The most innovative proposition in this book is Berlin's conception of the fourth great migration – the immigration of some half a million people of African descent, from Africa and the Caribbean, to the United States in the wake of the passage of the Immigration and Nationalization Act of 1965. This free African migration to the United States is the theme of chapter 5: “Global Passages”. By 2000, this new immigration was responsible for one-quarter of the growth in the population of African Americans. It turned African-American society from being the least affected by immigration to one of the most affected. Even more surprising is Berlin's observation that “by the beginning of the twenty-first century more Africans had arrived than during the centuries of the slave trade” (p. 6).

This fourth great migration was even more connected to the Africans’ previous “place” because of the availability of the internet, cell phones, and jet travel. Being linked to Africa from America had now become a reality – at least for African immigrants if not for African Americans. Tension existed, however, between the new African communities and the older African-American community that in the distant past had been connected to slavery. African immigrants saw racism as a problem to be overcome, while most African Americans saw it more as a systemic problem. The protest culture of civil rights was viewed by many Africans as a culture of complaint, while many African Americans felt that the African newcomers were intruders, revealing an anti-immigrant attitude among a people who previously had been least affected internally by immigration. At the same time, many white Americans made no such distinctions, looking only at skin color.

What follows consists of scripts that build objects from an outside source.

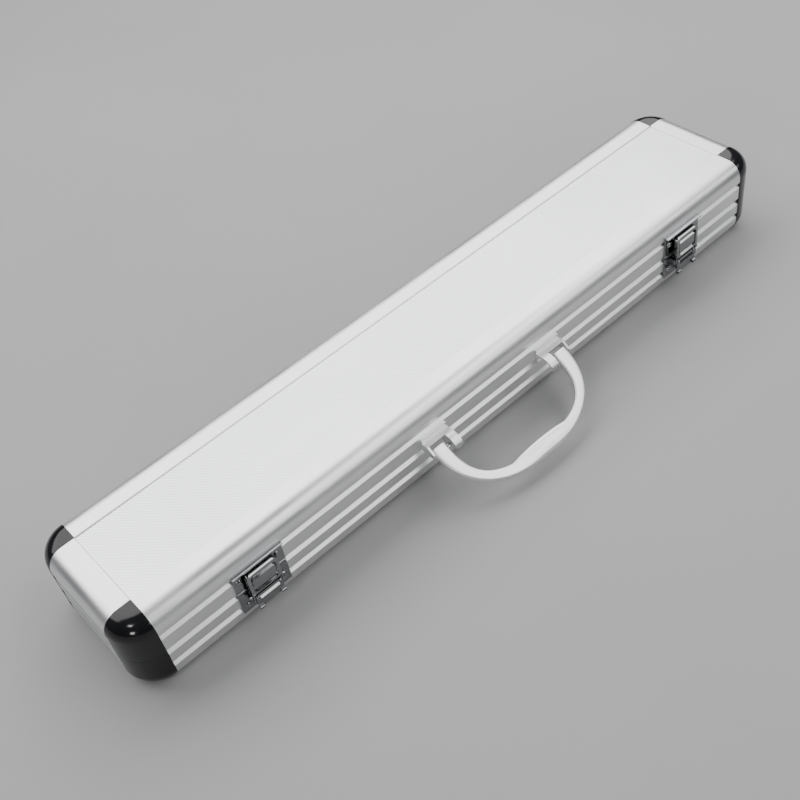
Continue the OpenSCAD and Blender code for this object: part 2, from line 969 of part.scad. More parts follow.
lid_rail_front();
lid_rail_back();
lid_rail_left();
lid_rail_right();
lid_corner_fl();
lid_corner_fr();
lid_corner_bl();
lid_corner_br();
lid_corner_keys();
lid_skin();
lid_board();
lid_foam();
latch_catch_left();
latch_catch_right();
latch_catch_rivets();
handle_bracket_left();
handle_bracket_right();
handle_screws();
handle_pins();
handle();
base_rail_front();
base_rail_back();
base_rail_left();
base_rail_right();
base_corner_fl();
base_corner_fr();
base_corner_bl();
base_corner_br();
base_corner_keys();
base_skin();
base_board();
base_foam();
latch_plate_left();
latch_plate_right();
latch_plate_rivets();
latch_pivot_pins();
latch_lever_left();
latch_lever_right();
latch_claw_left();
latch_claw_right();
latch_claw_pin_left();
latch_claw_pin_right();
hinge_leaf_lid();
hinge_leaf_base();
hinge_pins();
hinge_rivets_lid();
hinge_rivets_base();
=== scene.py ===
"""Looks of the cue case: satin aluminium rails, embossed skins with painted shade in their grooves, gloss
black corners, chrome draw latches with a dark tint that paints in the dark surroundings they mirror, a
moulded handle and foam inserts, around the fixed CAD frame.

Lengths are in metres, in the row frame: +X along the case, -Y towards the handle, +Z up.
"""

import json
import math

import bpy
import numpy as np
from mathutils import Matrix, Vector


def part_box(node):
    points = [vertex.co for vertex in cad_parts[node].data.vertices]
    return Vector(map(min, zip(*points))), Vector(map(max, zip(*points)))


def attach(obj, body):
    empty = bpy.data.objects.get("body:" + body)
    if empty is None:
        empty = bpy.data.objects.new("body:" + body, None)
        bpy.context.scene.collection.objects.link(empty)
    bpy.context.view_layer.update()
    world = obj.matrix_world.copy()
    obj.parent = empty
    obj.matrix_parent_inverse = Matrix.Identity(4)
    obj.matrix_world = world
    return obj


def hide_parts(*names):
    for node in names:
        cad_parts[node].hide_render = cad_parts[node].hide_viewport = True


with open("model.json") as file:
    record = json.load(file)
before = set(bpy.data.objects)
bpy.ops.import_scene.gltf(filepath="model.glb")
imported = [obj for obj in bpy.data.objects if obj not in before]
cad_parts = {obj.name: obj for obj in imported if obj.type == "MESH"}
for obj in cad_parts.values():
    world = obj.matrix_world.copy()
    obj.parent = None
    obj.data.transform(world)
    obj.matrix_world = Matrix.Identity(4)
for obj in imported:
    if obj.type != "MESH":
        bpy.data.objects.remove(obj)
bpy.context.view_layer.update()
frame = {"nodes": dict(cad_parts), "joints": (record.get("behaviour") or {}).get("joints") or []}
nodes = frame["nodes"]

MM = 0.001

# ---- Camera ----------------------------------------------------------------

# Place and turn of the camera: the columns are its right, up and back directions
CAMERA_PLACE = Vector((-0.4819, -0.6004, 0.8317))
CAMERA_RIGHT = Vector((0.7347, -0.6652, -0.1331))
CAMERA_UP = Vector((0.5578, 0.4807, 0.6765))
SENSOR_WIDTH = 36.0
FOCAL_LENGTH = 50.7

# ---- Lights ----------------------------------------------------------------

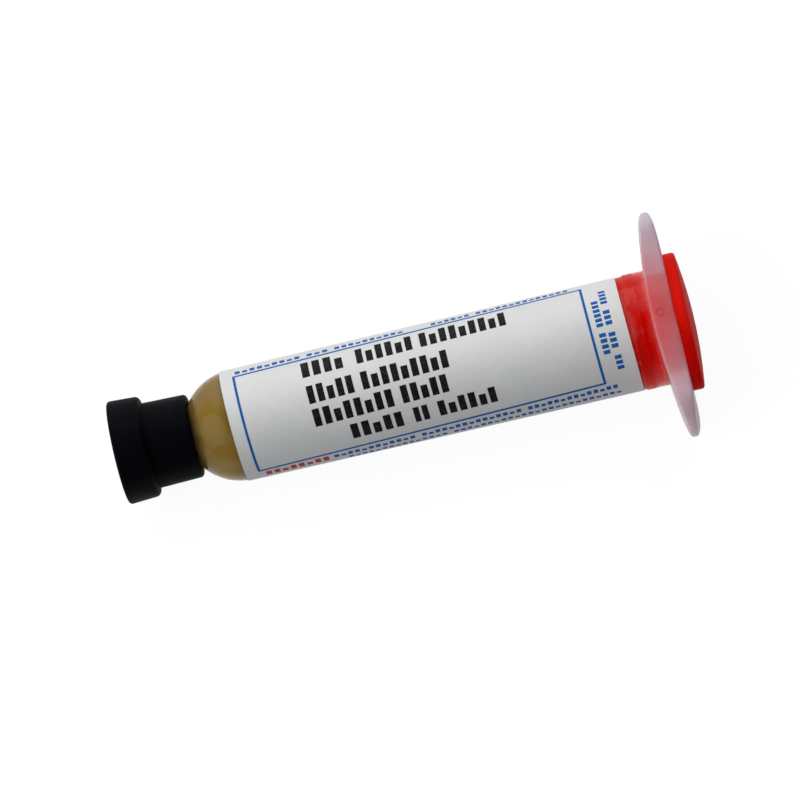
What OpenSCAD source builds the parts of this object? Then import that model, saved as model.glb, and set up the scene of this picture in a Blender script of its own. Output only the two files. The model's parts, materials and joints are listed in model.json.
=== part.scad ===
// Flux syringe: a 10 ml dispensing barrel with luer lock, wiper piston, plug and tip cap,
// lying on a table as it comes to rest, tip towards -X.

/* [Barrel] */
// Diameter of the bore
bore_d = 15.9; // [14:0.1:19]
// Wall at the domed front
wall_front = 1.01; // [0.8:0.01:2]
// Wall at the flange, thicker by the draft of the mould
wall_rear = 1.32; // [1.1:0.01:2.5]
// Straight length from the flange's rear face to the dome
barrel_l = 72.3; // [60:0.1:100]
// Lead-in at the mouth of the bore
mouth_lead = 0.35; // [0.1:0.05:0.6]
// Diameter of the passage through the tip
passage_d = 2.2; // [1.2:0.1:2.6]

/* [Finger flange] */
// Length over both wings
flange_l = 36.8; // [30:0.1:44]
// Width across the flats that the syringe lies on
flange_w = 23; // [22:0.1:27]
// Thickness in the middle
flange_t = 3.8; // [2.5:0.1:5]
// Thickness at the ends of the wings
flange_end_t = 1.7; // [1.5:0.1:2.2]
// Radius where a flat turns into a wing's end
flange_corner = 3; // [1.5:0.1:5]
// Radius of the moulded edges
flange_edge = 0.6; // [0.3:0.05:0.7]

/* [Luer lock] */
// Diameter of the male cone at its end
luer_d = 3.97; // [3.9:0.01:4.1]
// Length of the male cone from the floor of the collar
luer_l = 8.3; // [7.5:0.1:10]
// Growth of the cone's diameter for each mm of its length
luer_taper = 0.06; // [0.05:0.005:0.07]
// How far the cone stands out of the collar
luer_proud = 2.3; // [1.5:0.1:3]
// Outer diameter of the collar
collar_d = 10; // [9.8:0.1:12.4]
// Solid height between the dome and the floor of the collar
collar_floor = 0.6; // [0.3:0.1:1.5]
// Diameter at the root of the thread
thread_root_d = 8; // [7.8:0.1:8.6]
// Diameter over the crests of the thread
thread_crest_d = 7; // [6.9:0.1:7.3]
// Travel of the thread in one turn
thread_lead = 5; // [4:0.5:6]
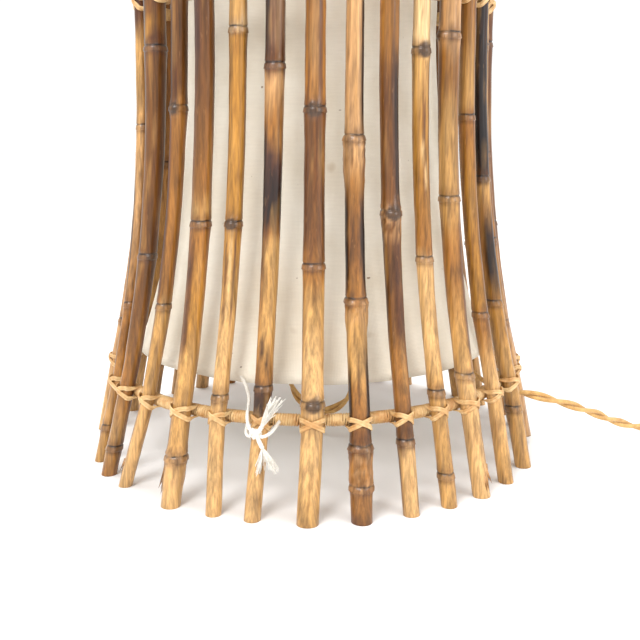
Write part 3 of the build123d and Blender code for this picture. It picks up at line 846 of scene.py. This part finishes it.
# ---- shade ----
CLOTH_AROUND = 288
CLOTH_ROWS = 90
CLOTH_THICK = 0.6 * MM
CLOTH_MEAN_R = 95 * MM
HEM_REACH = 35 * MM
RING_REACH = 9 * MM
FOLD_IN, CRUMPLE_IN, HEM_IN = 1.1 * MM, 0.6 * MM, 2.0 * MM
HEM_WAVE = 1.2 * MM
HEM_WAVE_HEIGHT = 40 * MM
HEM_W, HEM_T = 7.5 * MM, 0.35 * MM
TIE_PULL = 1.2 * MM
TIE_PULL_DEGREES = 3.2
TIE_ANGLES = (-19, 103, 193)


def cloth_profile():
    """Outer radius of the shade at each height where the CAD mesh has vertices."""
    rows = {}
    for v in NODES["shade_cloth"].data.vertices:
        z = round(v.co.z, 4)
        rows[z] = max(rows.get(z, 0), math.hypot(v.co.x, v.co.y))
    z = np.array(sorted(rows))
    r = np.array([rows[k] for k in z])
    return z, r


def cloth_radius(profile, z):
    """The outer radius: the arc through the hem, the waist and the other hem."""
    heights, radii = profile
    middle = (heights[0] + heights[-1]) / 2
    half = (heights[-1] - heights[0]) / 2
    waist = radii[np.abs(heights - middle).argmin()]
    sag = radii[0] - waist
    bend = (half * half + sag * sag) / (2 * sag)
    return waist + bend - math.sqrt(bend * bend - (z - middle) ** 2)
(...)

Berlin concludes with a summary epilogue focused on President Obama. As the descendant of a Kenyan father, Obama is portrayed as symbolic of the change created by the last great migration. He believes Obama “embodies the collective experience of those who have journeyed, found new places, and constantly remade themselves”. This “suggests the utility of the new narrative” (p. 240). Berlin's imaginative and integrated approach certainly opens a way to explore deeper theoretical issues related to linking forced and voluntary migrations over long periods of history.